• **DIRECTIONS**:
Copy each line exactly.

— Begin DATASET EXCERPT —

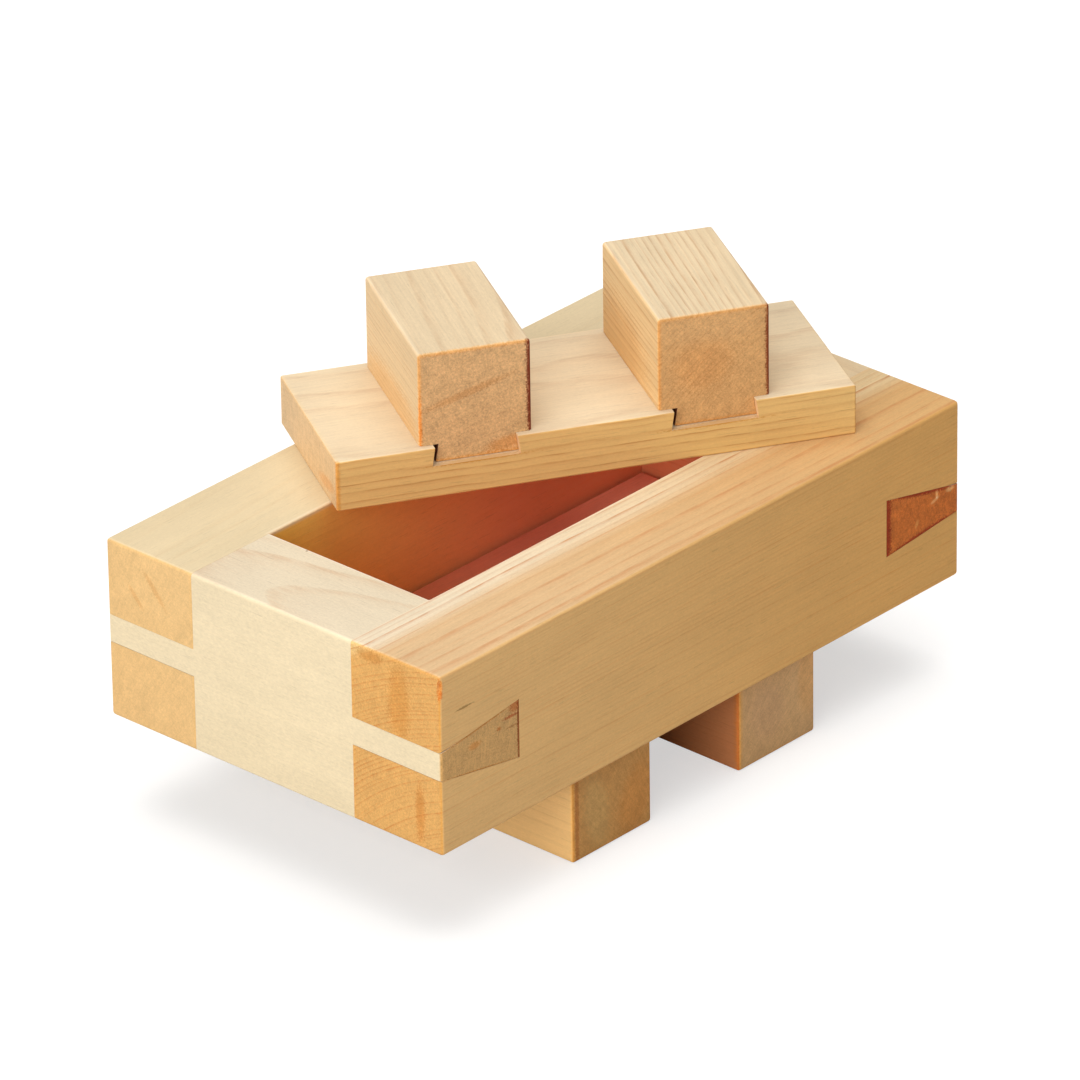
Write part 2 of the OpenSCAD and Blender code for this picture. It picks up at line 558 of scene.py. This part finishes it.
def endGrain(tree, colour, radius, offsets, speck, shifted, look):
    # darker and warmer, with rays that run out from the tree's middle
    roundTree = product(tree, calc(tree, "ARCTAN2", *offsets), Vector(look["pith"]).length)
    ray = noise(tree, stretch(tree, join(tree, roundTree, radius, look["seed"]), (1.6, 0.12, 1)), 3, 0.6)
    pores = total(tree, varied(tree, ray, look["ray"]), varied(tree, speck, look["rough"], 1.0),
                  varied(tree, pattern(tree, shifted, "blotch"), look["blotch"]))
    return vectorCalc(tree, "SCALE", tinted(tree, 1.0, colour, look["endGrain"]), scale=pores)


def withMarks(tree, colour, spot, speck, marks):
    # stains and flecks, each with a ragged outline
    for middle, reach, tilt, tint in marks:
        level = Matrix.Rotation(tilt, 3, "X")
        away = stretch(tree, spot, (1, 1, 1), -(level @ Vector(middle)), (tilt, 0, 0))
        away = vectorCalc(tree, "LENGTH", stretch(tree, away, [1 / r for r in reach]))
        away = total(tree, away, varied(tree, speck, 0.3))
        colour = tinted(tree, spread(tree, away, 0.5, 1.2, 1, 0), colour, tint)
    return colour


def edgeHighlightsAndEndEdges(tree, colour, spot, half, speck, look):
    # a painted highlight along the eased edges that run with the grain, and a tint round the end grain
    along, across, up = (calc(tree, "SUBTRACT", reach, calc(tree, "ABSOLUTE", axis))
                         for axis, reach in zip(split(tree, spot), half))
    alongGrain = calc(tree, "MAXIMUM", across, up)
    roundEnd = calc(tree, "MAXIMUM", along, calc(tree, "MINIMUM", across, up))
    for fromEdge, tint in ((alongGrain, look["edge"]), (roundEnd, look["endEdge"])):
        fromEdge = total(tree, fromEdge, varied(tree, speck, 0.4))
        colour = tinted(tree, spread(tree, fromEdge, 0.3, 1.2, 1, 0), colour, tint)
    return colour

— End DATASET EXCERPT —

• **WRITTEN SOLUTION**:
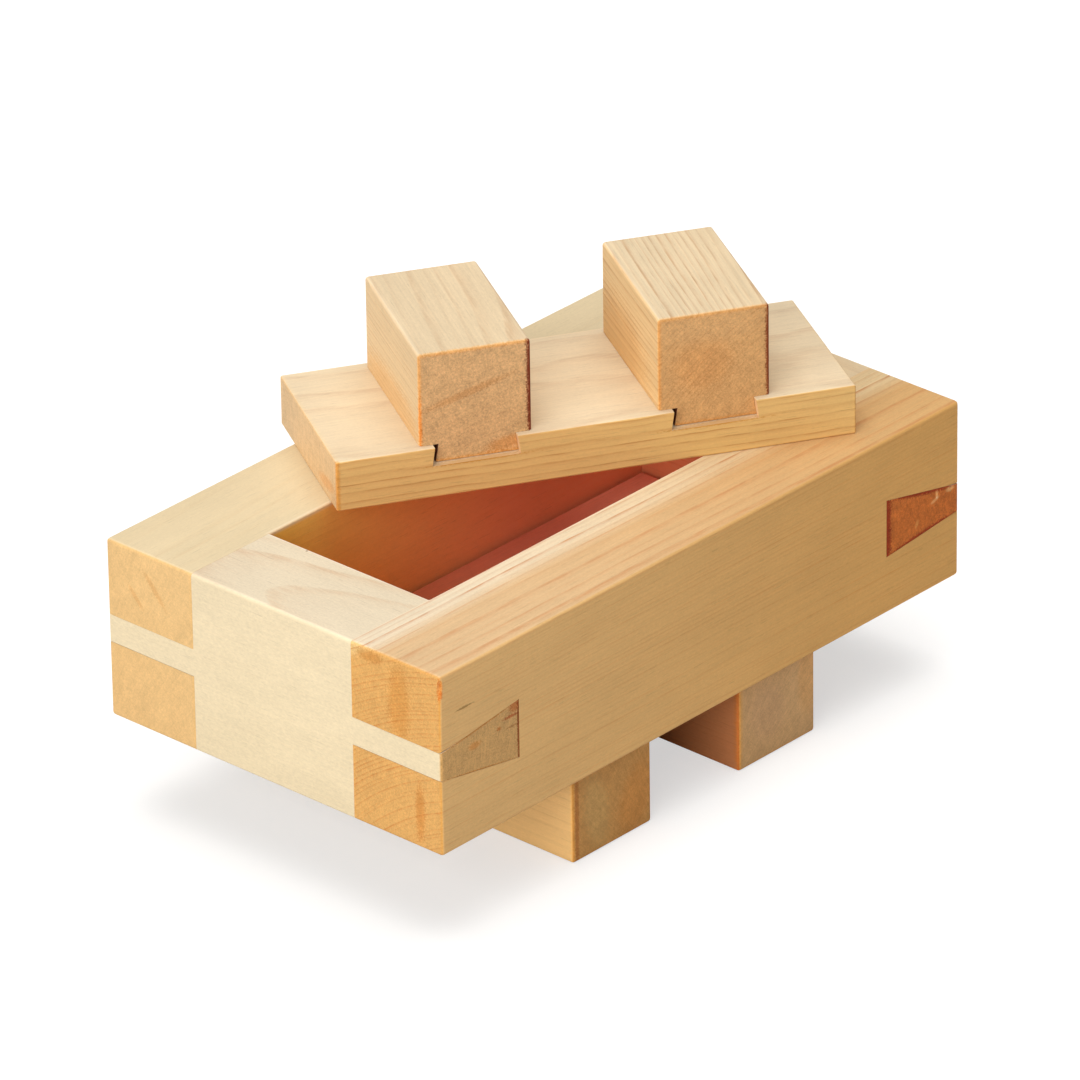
Write part 2 of the OpenSCAD and Blender code for this picture. It picks up at line 558 of scene.py. This part finishes it.
def endGrain(tree, colour, radius, offsets, speck, shifted, look):
    # darker and warmer, with rays that run out from the tree's middle
    roundTree = product(tree, calc(tree, "ARCTAN2", *offsets), Vector(look["pith"]).length)
    ray = noise(tree, stretch(tree, join(tree, roundTree, radius, look["seed"]), (1.6, 0.12, 1)), 3, 0.6)
    pores = total(tree, varied(tree, ray, look["ray"]), varied(tree, speck, look["rough"], 1.0),
                  varied(tree, pattern(tree, shifted, "blotch"), look["blotch"]))
    return vectorCalc(tree, "SCALE", tinted(tree, 1.0, colour, look["endGrain"]), scale=pores)


def withMarks(tree, colour, spot, speck, marks):
    # stains and flecks, each with a ragged outline
    for middle, reach, tilt, tint in marks:
        level = Matrix.Rotation(tilt, 3, "X")
        away = stretch(tree, spot, (1, 1, 1), -(level @ Vector(middle)), (tilt, 0, 0))
        away = vectorCalc(tree, "LENGTH", stretch(tree, away, [1 / r for r in reach]))
        away = total(tree, away, varied(tree, speck, 0.3))
        colour = tinted(tree, spread(tree, away, 0.5, 1.2, 1, 0), colour, tint)
    return colour


def edgeHighlightsAndEndEdges(tree, colour, spot, half, speck, look):
    # a painted highlight along the eased edges that run with the grain, and a tint round the end grain
    along, across, up = (calc(tree, "SUBTRACT", reach, calc(tree, "ABSOLUTE", axis))
                         for axis, reach in zip(split(tree, spot), half))
    alongGrain = calc(tree, "MAXIMUM", across, up)
    roundEnd = calc(tree, "MAXIMUM", along, calc(tree, "MINIMUM", across, up))
    for fromEdge, tint in ((alongGrain, look["edge"]), (roundEnd, look["endEdge"])):
        fromEdge = total(tree, fromEdge, varied(tree, speck, 0.4))
        colour = tinted(tree, spread(tree, fromEdge, 0.3, 1.2, 1, 0), colour, tint)
    return colour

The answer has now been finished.